I also recently re-read an article about Michael Mauboussin in 1999, the head of value based research as C.S. First Boston. In this article, Louis Corrigan explains Mr. Mauboussin's position:

a. "We disagree with the consensus view that hype and hysteria drive the highflying valuations of Internet stocks," Mauboussin writes in the introduction. "Like all businesses, Internet companies are valued on their ability to generate cash."

b. "Mauboussin's work ultimately instructs investors to focus on FCF, to account for the whole cash economics picture."

c. In Louis Corrigan's introduction to Mr. Mauboussin's work, Mr. Corrigan says:
"Traditional metrics like book value, the price-to-earnings (P/E) ratio, or even the price-to-sales (P/S) ratio are of limited use in valuing start-ups. They are particularly worthless in examining Internet start-ups."

Does today's situation look anywhere close to the last Great Bubble and Bear Market?

4. I learned technical analysis.

If I didn't know technical analysis, I would be dependent on emotions and I would just go for an emotional rollercoaster.

Once I learned technical analysis, I'm able to take emotion out of the equation. I learned about trend lines, support levels, resistance levels, Fibonacci retracement, re-testing lows, and many other technical analysis concepts. Rather than just blindly follow the market and let my emotions contol me, I could analyze the chart and estimate how far a market could bounce and where potential bottoms may occur. When the market gaps down near a resistance area and then stages a late day massive rally, I know what that may mean.

With technical analysis, I could objectively look at the situation and not be a slave to my emotions.

5. I am hedging my portfolio using double short ETFs.

Recent innovations include Exchange Traded Funds (ETFs) that short or double short different market indices. Proshares offers ETFs that short or double short the market. For example, if you buy the ETF SDS, and if the S&P 500 goes down 5%, then SDS will gain 10%.
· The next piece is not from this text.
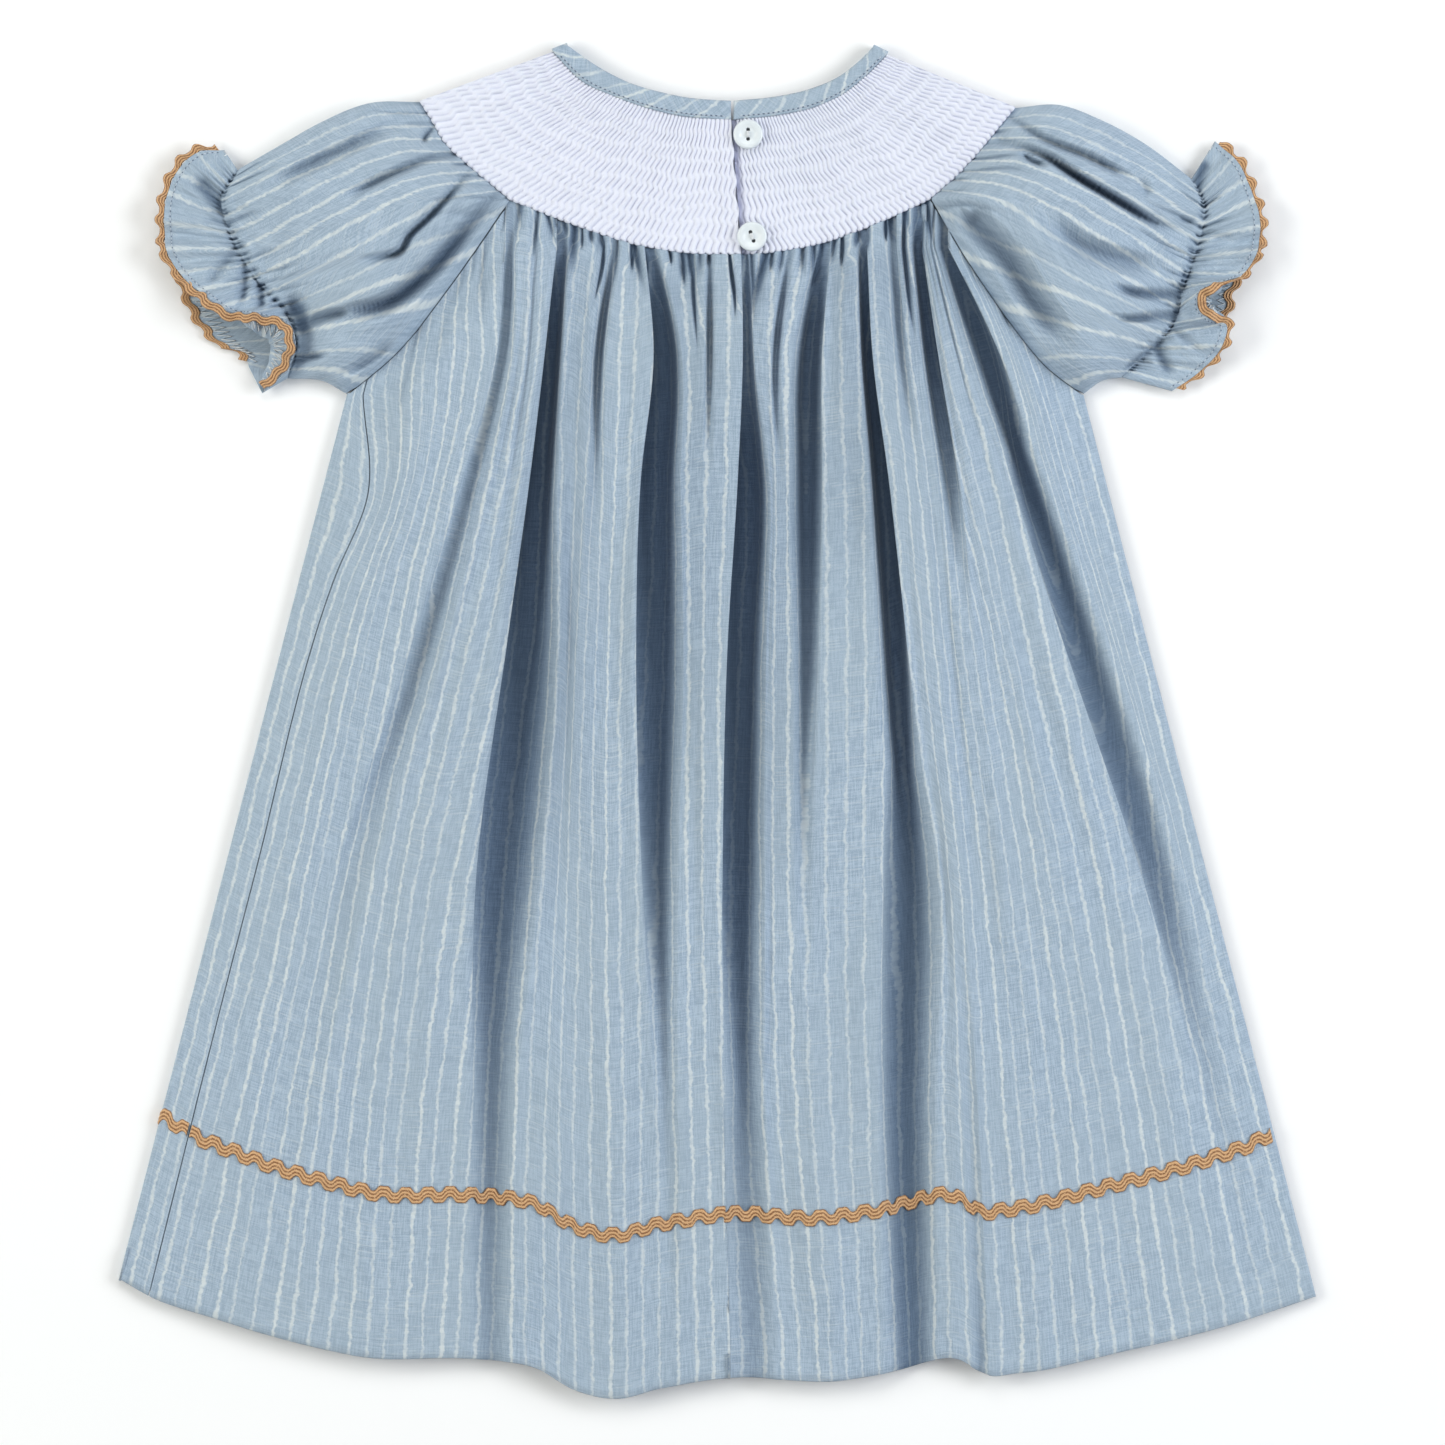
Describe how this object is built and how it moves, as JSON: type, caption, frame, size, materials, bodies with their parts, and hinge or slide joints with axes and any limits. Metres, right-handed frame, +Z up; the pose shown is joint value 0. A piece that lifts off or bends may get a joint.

With this new hedging tool, and with my knowledge of techical analysis, I could implement a hedging strategy without having to use Put Options. This hedging strategy is also good because it prevents me from having to get whipsawed as I try to sell my stocks during wild and volatile corrections, only to have to rebuy my much of my portfolio as the market goes up again.

(Link to article by Roger Nusbaum on regarding hedging using double short ETFs.)

As an example, in June 2007, the S&P 500 ($SPX) had fallen hard three straight days. There was a possibility that the $SPX could fall even further below the 50 day moving average. So as a hedge, I automatically set an order that if the $SPX goes a certain percentage below the support level (in this case, the 50 day moving average), I would automatically buy SDS.

As it turns out, the $SPX bounced from this level and rallied for almost two months. Then, in late July 2007, the market started to correct. But since my automatic order to buy SDS (remember, this is a double short S&P 500, meaning I profit twice when the S&P 500 index goes down once) was still active, I ended up with a profit.

Near this point, I started seeing the $SPX was getting very oversold. It was time to sell my SDS for a profit.

I then formulated a possible scenario of a bottom, and I expected a Fibonacci retracement bounce ranging from 38.2% to 50% to 61.8%.

Based on the expected Fibonacci retracement oversold rally bounce and expected re-test of lows, I decided to automatically buy SDS if the $SPX reaches 1500 which was triggered at the end of August 8. On August 9, 2007, the $SPX dropped big all the way to 1453. Again, I have SDS for a profit.

That's where we are now. I could sell SDS for a profit, and then, set an automatic buy if the $SPX goes a percentage below the previous low of 1427.

Because of all the factors above, I'm keeping my emotions in check, and looking at the market more objectively despite the wild and volatile nature of this market.